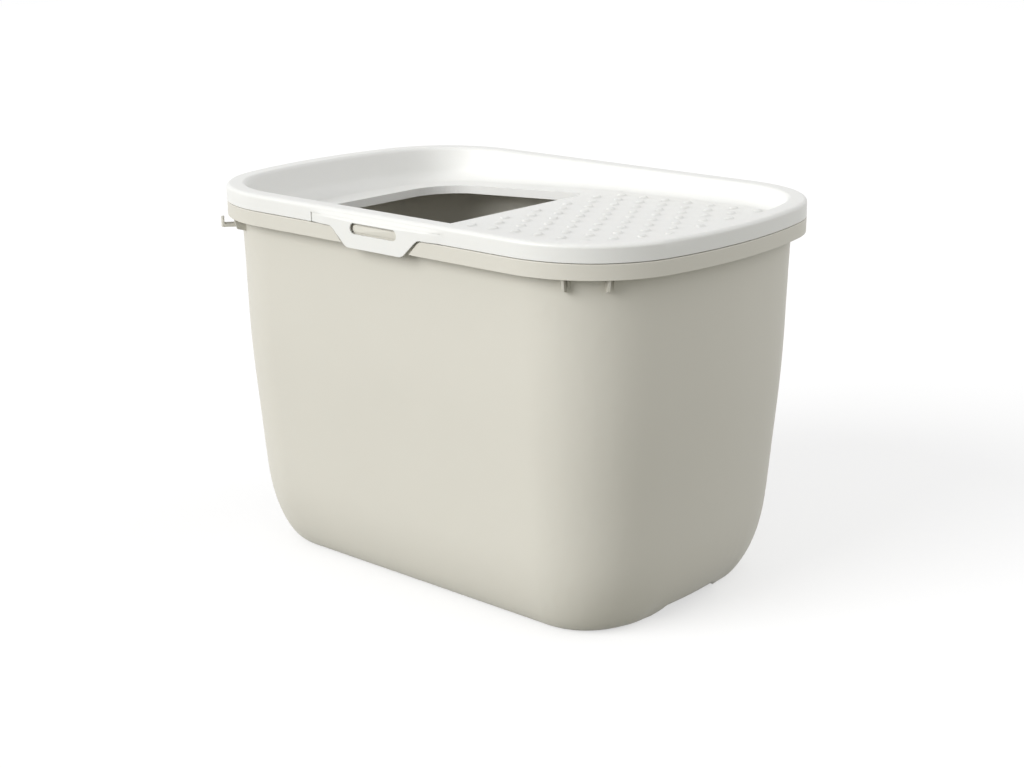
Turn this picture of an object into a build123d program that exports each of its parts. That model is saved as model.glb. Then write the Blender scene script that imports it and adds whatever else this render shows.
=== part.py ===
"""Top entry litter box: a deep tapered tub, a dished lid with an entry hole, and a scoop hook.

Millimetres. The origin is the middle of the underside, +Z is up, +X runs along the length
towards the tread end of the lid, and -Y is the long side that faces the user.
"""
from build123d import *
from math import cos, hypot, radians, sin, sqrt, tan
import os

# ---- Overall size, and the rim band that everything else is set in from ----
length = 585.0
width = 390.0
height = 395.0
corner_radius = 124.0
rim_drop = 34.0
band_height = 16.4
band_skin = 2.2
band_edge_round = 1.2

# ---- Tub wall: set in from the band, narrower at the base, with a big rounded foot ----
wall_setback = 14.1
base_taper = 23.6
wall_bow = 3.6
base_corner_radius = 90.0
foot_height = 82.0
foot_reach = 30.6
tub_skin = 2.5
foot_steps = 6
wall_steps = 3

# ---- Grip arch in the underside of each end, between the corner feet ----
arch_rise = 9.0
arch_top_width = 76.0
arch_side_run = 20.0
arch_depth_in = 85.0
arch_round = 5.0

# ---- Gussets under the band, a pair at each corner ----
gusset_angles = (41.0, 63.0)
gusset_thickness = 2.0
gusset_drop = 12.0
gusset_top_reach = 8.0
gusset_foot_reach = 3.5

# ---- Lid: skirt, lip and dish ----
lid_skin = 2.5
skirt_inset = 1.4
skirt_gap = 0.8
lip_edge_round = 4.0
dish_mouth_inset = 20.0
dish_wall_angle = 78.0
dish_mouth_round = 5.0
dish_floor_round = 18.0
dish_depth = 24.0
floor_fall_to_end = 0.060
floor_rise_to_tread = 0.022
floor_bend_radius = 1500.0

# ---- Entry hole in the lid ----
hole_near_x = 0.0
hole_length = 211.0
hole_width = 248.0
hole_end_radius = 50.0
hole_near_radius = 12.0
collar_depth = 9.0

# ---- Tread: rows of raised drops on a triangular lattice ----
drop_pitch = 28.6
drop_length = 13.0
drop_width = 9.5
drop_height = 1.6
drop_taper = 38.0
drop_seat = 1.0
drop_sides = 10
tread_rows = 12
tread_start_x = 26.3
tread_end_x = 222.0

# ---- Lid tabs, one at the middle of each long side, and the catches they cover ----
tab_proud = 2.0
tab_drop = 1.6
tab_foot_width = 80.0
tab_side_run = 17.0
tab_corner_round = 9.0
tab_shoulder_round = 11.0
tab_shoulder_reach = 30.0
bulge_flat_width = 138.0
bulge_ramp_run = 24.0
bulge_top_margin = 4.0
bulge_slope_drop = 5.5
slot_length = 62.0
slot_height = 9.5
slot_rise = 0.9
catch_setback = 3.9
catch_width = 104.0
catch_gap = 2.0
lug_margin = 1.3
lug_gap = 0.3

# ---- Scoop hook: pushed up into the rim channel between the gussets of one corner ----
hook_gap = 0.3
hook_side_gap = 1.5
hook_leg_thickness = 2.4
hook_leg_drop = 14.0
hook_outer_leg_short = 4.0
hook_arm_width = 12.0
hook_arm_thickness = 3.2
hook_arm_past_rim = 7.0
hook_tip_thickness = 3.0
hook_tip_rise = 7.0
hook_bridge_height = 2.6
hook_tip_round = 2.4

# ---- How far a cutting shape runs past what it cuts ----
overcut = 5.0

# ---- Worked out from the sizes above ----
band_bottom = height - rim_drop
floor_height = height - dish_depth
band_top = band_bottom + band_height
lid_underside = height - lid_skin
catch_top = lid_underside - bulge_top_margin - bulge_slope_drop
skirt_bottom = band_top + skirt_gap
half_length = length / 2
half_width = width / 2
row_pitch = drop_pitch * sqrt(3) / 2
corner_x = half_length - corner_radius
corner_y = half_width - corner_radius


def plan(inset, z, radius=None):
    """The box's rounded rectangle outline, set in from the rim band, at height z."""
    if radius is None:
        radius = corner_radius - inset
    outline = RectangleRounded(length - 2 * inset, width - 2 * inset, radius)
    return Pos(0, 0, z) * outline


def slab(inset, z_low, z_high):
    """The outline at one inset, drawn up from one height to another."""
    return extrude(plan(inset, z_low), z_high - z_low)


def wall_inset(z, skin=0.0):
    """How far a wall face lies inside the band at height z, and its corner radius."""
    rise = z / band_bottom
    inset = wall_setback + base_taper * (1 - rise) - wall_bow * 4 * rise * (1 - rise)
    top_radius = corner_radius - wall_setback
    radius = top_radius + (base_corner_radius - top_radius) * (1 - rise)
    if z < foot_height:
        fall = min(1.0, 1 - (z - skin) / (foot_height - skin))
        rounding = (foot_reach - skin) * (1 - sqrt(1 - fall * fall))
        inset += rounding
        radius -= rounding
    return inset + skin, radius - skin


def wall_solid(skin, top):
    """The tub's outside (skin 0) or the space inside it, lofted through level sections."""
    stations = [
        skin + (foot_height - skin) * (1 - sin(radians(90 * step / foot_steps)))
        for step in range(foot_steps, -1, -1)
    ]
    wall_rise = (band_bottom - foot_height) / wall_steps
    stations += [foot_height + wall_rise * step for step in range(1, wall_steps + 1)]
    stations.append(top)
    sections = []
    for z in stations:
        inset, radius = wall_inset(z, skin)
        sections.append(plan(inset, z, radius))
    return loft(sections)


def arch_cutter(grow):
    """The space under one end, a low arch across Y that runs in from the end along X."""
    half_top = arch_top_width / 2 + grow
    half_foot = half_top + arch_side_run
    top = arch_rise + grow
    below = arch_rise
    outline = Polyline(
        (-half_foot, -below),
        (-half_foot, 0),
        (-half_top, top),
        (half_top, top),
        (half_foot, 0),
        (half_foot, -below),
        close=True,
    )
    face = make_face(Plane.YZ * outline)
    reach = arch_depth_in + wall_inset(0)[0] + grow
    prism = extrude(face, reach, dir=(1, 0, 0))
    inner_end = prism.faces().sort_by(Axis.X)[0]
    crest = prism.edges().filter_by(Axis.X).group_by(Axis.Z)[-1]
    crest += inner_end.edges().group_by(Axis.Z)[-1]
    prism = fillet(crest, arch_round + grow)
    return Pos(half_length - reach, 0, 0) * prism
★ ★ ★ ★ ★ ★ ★
> What you have to do
Give the lines again, exactly as they stand, from the beginning of the data through the line with "gusset_foot_reach = 3.5".

> Answer below
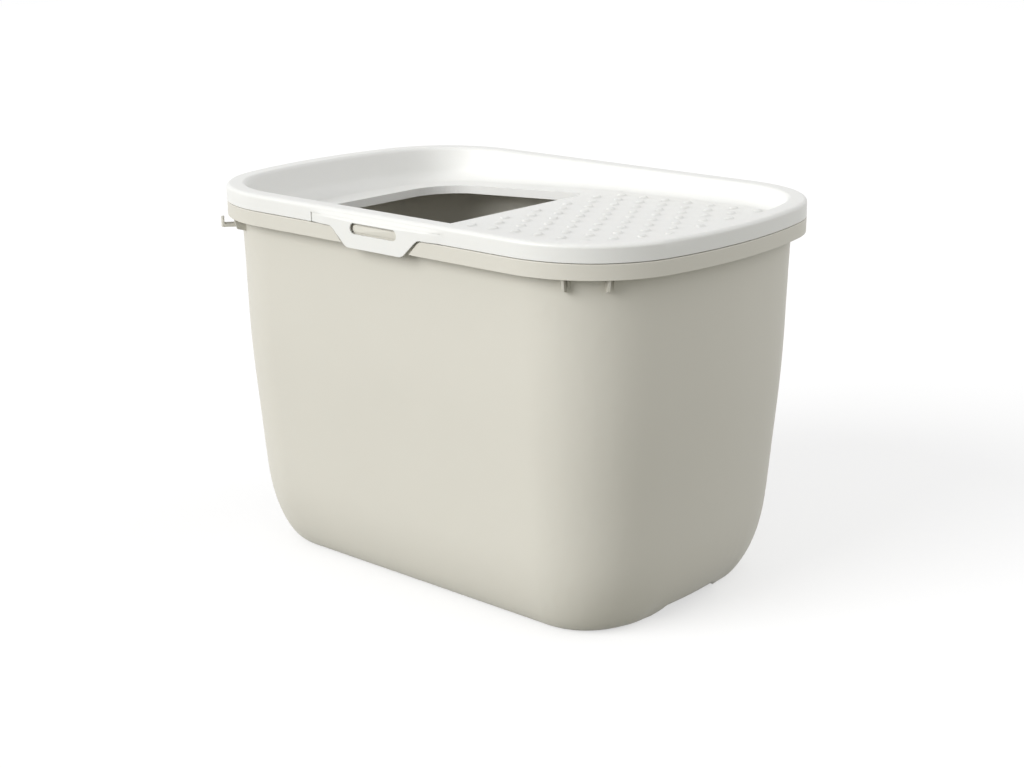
Turn this picture of an object into a build123d program that exports each of its parts. That model is saved as model.glb. Then write the Blender scene script that imports it and adds whatever else this render shows.
=== part.py ===
"""Top entry litter box: a deep tapered tub, a dished lid with an entry hole, and a scoop hook.

Millimetres. The origin is the middle of the underside, +Z is up, +X runs along the length
towards the tread end of the lid, and -Y is the long side that faces the user.
"""
from build123d import *
from math import cos, hypot, radians, sin, sqrt, tan
import os

# ---- Overall size, and the rim band that everything else is set in from ----
length = 585.0
width = 390.0
height = 395.0
corner_radius = 124.0
rim_drop = 34.0
band_height = 16.4
band_skin = 2.2
band_edge_round = 1.2

# ---- Tub wall: set in from the band, narrower at the base, with a big rounded foot ----
wall_setback = 14.1
base_taper = 23.6
wall_bow = 3.6
base_corner_radius = 90.0
foot_height = 82.0
foot_reach = 30.6
tub_skin = 2.5
foot_steps = 6
wall_steps = 3

# ---- Grip arch in the underside of each end, between the corner feet ----
arch_rise = 9.0
arch_top_width = 76.0
arch_side_run = 20.0
arch_depth_in = 85.0
arch_round = 5.0

# ---- Gussets under the band, a pair at each corner ----
gusset_angles = (41.0, 63.0)
gusset_thickness = 2.0
gusset_drop = 12.0
gusset_top_reach = 8.0
gusset_foot_reach = 3.5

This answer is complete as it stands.